Aussi, l’on ne peut comprendre son personnage sans mentionner sa vie d’écrivaine. Diplômée en littérature et en psychologie, elle compose des romans mêlant sexe et crime. Or, elle ne peut s’empêcher de faire coller les histoires qu’elle écrit avec la réalité. À tel point que s’arranger avec la réalité devient pour elle une obsession reconfigurant jusqu’à ses rapports avec les autres. Dès lors, le "je n’ai rien à cacher" qu’elle prononce lors de l’interrogatoire avec la police n’est plus seulement un mensonge. D’abord parce qu’elle décroise à cet instant précis ses jambes pour exposer son sexe nu. Ensuite parce qu’elle dévoile par là même la force de ses pulsions – celles qu’elles révèlent au lit au moment de transpercer ses victimes. Reste que les policiers se montrent bien trop stupides et médusés pour l’interpréter.
4 choses à savoir sur Catherine Tramell
1. L’analogie entre le physique de Sharon Stone et celui de Kim Novak dans Sueurs froides (Hitchcock, 1958) n’est pas un hasard. D’autant que les deux personnages vivent à San Francisco et que la musique de Basic Instinct (de Jerry Goldsmith) n’est pas sans rappeler la partition de Bernard Herrmann. Nul doute que Paul Verhoeven a souhaité souligner son accointance avec le film noir d’Hitchcock, sans oublier à la marge le parallèle avec Psychose (la névrose meurtrière du pic à glace renvoyant au couteau de Bates, le rocking-chair de Catherine Tramell faisant échos à celui de la mère défunte).
2. Si l’on ne voit pas Catherine Tramell tuer le détective Nick Curran (Michael Douglas) à la fin de Basic Instinct, il apparaît assez certain qu’elle le fera prochainement. Comme le dit Verhoeven à propos de Nick, « c’est un imbécile et c’est elle qui contrôle. Vous ne pouvez pas battre le diable » (Jean-Marc Bouineau, Paul Verhoeven, Beyond Flesh+Blood, 1994, Éditions Le cinéphage).
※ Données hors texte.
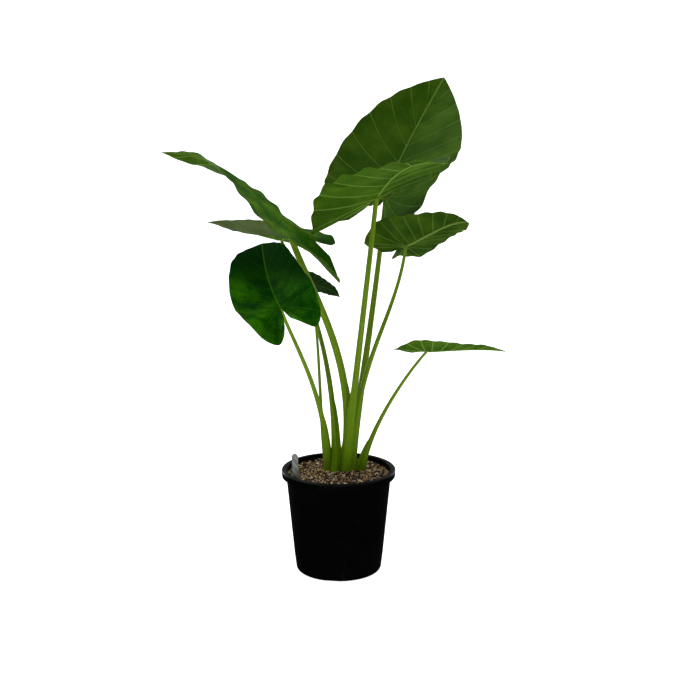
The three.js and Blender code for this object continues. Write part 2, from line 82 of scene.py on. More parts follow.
# Plant label
LABEL_WIDTH = 15 * MM
LABEL_LENGTH = 118 * MM
LABEL_POINT = 16 * MM
LABEL_THICKNESS = 1.4 * MM
LABEL_SHOWS = 62 * MM
LABEL_X = -95 * MM
LABEL_Y = -50 * MM
LABEL_LEAN = 3
LABEL_TURN = -18

# Flat leaf blade, in blade lengths from the stalk (0) to the tip (1)
RIB_STARTS = (0.76, 0.6, 0.44, 0.3, 0.18, 0.07, 0, 0, 0, 0)
RIB_ENDS = (0.15, 0.31, 0.47, 0.63, 0.78, 0.93, 1.1, 1.38, 1.7, 2.02)
RIB_SWEEP = 0.04
LOBE_RIB = 8  # the strong rib down each lobe
LOBE_RIB_WIDER = 1.5
TIP_START = 0.88
TIP_END = 0.07
SINUS_ENDS = (2.15, 2.35, 2.7, 3)
# steering points of its outline
NOSE_SHARP = (0.84, 0.21)
NOSE_BLUNTER = (0.12, 0.5)
LOBE_BACK = 0.24
LOBE_OUT = 0.4
LOBE_OUT_MOST = 0.95
LOBE_IN = 0.3
SINUS_DEPTH = 0.6
SINUS_HALF_WIDTH = 0.03
BLADE_THICKNESS = 1.1 * MM
PLEAT = 1 * MM
WAVE_FADE = 0.4  # the waves die out this far before the stalk
USUAL_LENGTH = 400  # a leaf this many millimetres long has ribs and pleats of full size
# relief of such a leaf, in millimetres: at the thin end, and what the thick end adds
RIB_HALF_WIDTH = (0.7, 1.5)
RIB_HEIGHT = (0.25, 1.5)
MIDRIB_HALF_WIDTH = (1.2, 3.6)
MIDRIB_HEIGHT = (0.6, 3.6)
UNEVENNESS = 1.2
RIB_SLANT = 0.8  # ribs run slantwise to the curves between them, so they lie nearer than these tell
MARGIN_THINNER = 0.35
MARGIN_START = 0.8
RIB_RISE = 0.03  # shares of the way over which ribs and midrib rise out of the blade
MIDRIB_RISE = 0.04
# places on the margin between which the pleats and the frill come in and die out
PLEAT_IN = (0.02, 0.2)
PLEAT_OUT = (2.02, 2.35)
FRILL_START = 0.1
FRILL_IN = 0.4
FRILL_END = 2.6
FRILL_OUT = 0.5

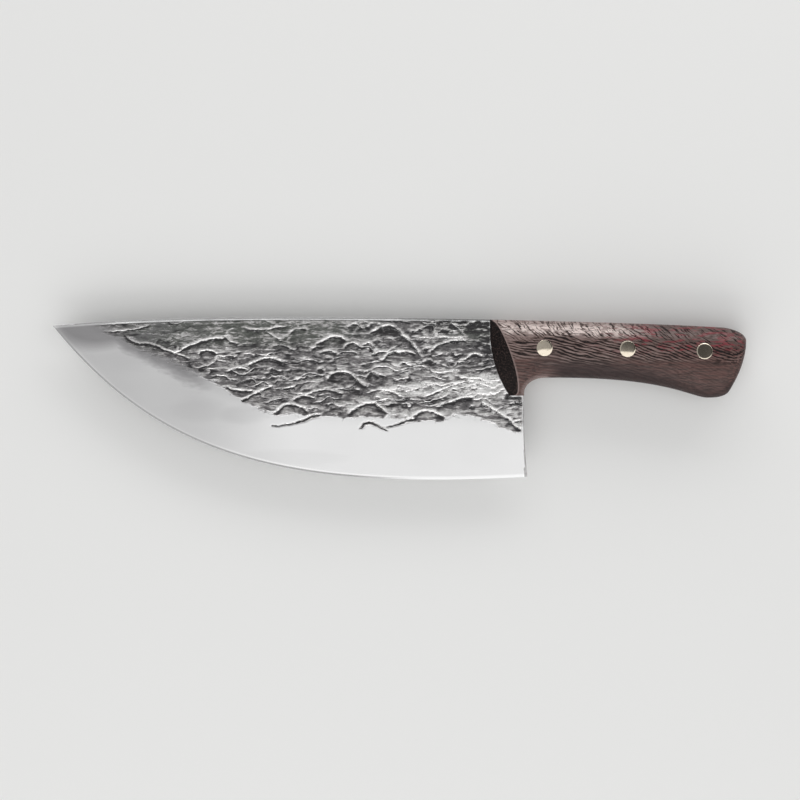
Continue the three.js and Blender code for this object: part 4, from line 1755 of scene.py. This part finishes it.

3. Dans Basic Instinct, Catherine Tramell porte exclusivement des vêtements dans les tons blancs. Ce symbole d’innocence se veut une sorte de pied de nez aux enquêteurs. Son personnage s’habillera toutefois de noir dans le deuxième volet.
4. Catherine Tramell fait une apparition à l’arrière plan dans Last Action Hero (John McTiernan, 1993) quand Jack Slater (Arnold Schwarzenegger) se rend au commissariat de police.